Несомненно, катастрофа произошла очень давно и оказалась настолько всеобъемлющей, что смогла определенным образом изменить характеры обеих сестер. Вероятно, первые симптомы появились сразу после моего отъезда из Миласа. Или даже раньше, когда я устроил сцену ревности и со слезами говорил совершенно неуместные вещи о госте-докторе. А может быть, во время моей болезни, когда я долгие дни лежал у них в доме. Со временем царапина превратилась в большую рану, которую было невозможно скрыть от старшей сестры, несмотря на почтение и стыд. Скорее всего, для этого потребовалось много времени.
В конце улицы показался сторож, он волочил дубинку по мостовой. Я испугался, что он свернет сюда и увидит такую странную сцену у гробницы.
Требовалось наконец что-то сказать, поэтому я осторожно обратился к Афифе:
— Вы замерзнете на камнях, Афифе-ханым. Давайте пойдем.
Она не изменила позы, только подняла голову, пожала плечами и спросила, глядя мне в глаза:
— А куда мы пойдем?
Вопрос был совершенно бессмысленным. Мне показалось, что она задала его в растерянности, на самом деле охватившей все ее существо.
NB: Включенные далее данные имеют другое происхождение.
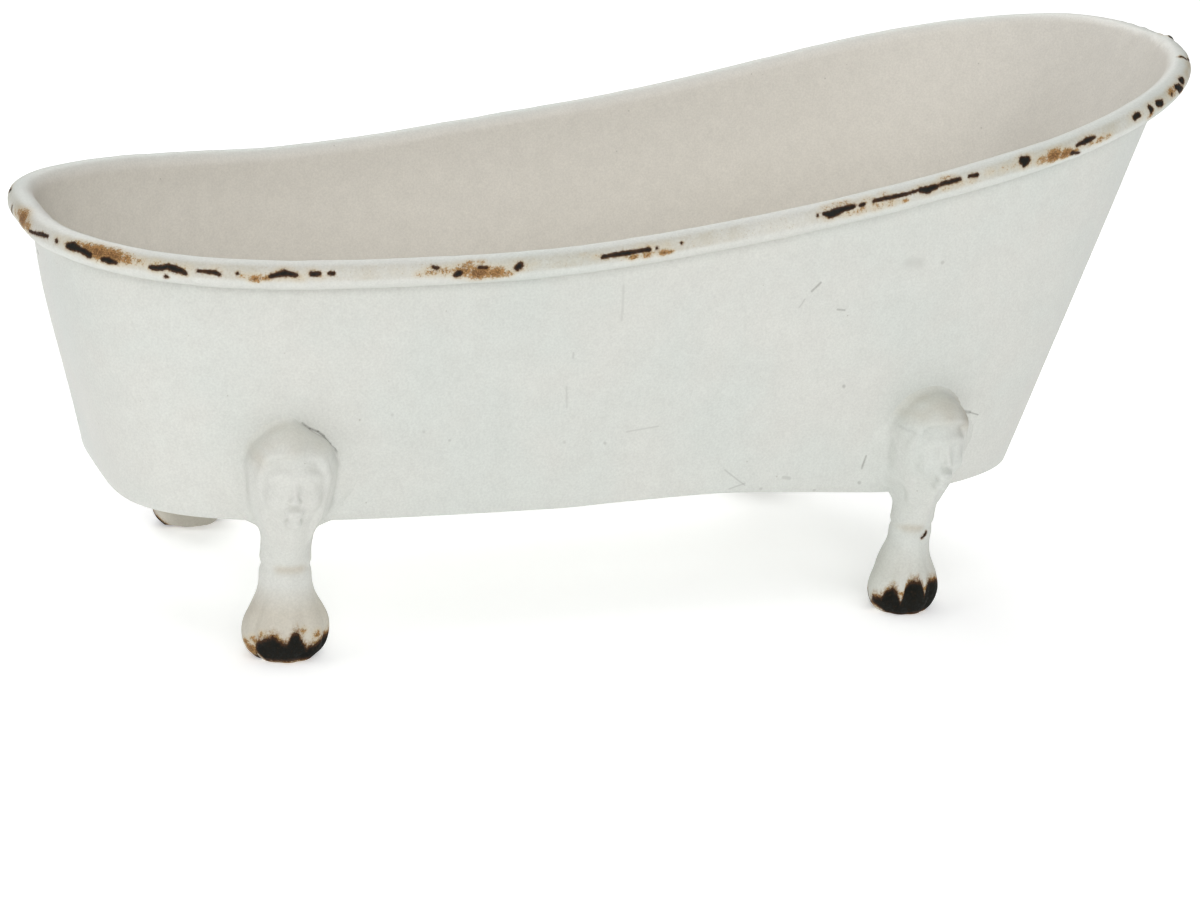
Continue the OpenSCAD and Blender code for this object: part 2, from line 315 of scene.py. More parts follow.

Видимо, стремительное разрушение всех жизненных опор и постепенное угасание надежды на будущее сделали меня единственным источником ее волнений и грез. Но почему я? Вполне возможно, что на самом деле чувства Афифе не имели отношения ко мне настоящему или же имели весьма опосредованное отношение. Просто я со своей детской наивностью, со своим безумным переменчивым настроением, когда я то краснел, то бледнел, то смеялся, то плакал, глядя на нее глазами тяжелобольного, стал единственным романтическим явлением, единственным одухотворенным лицом в ее жизни.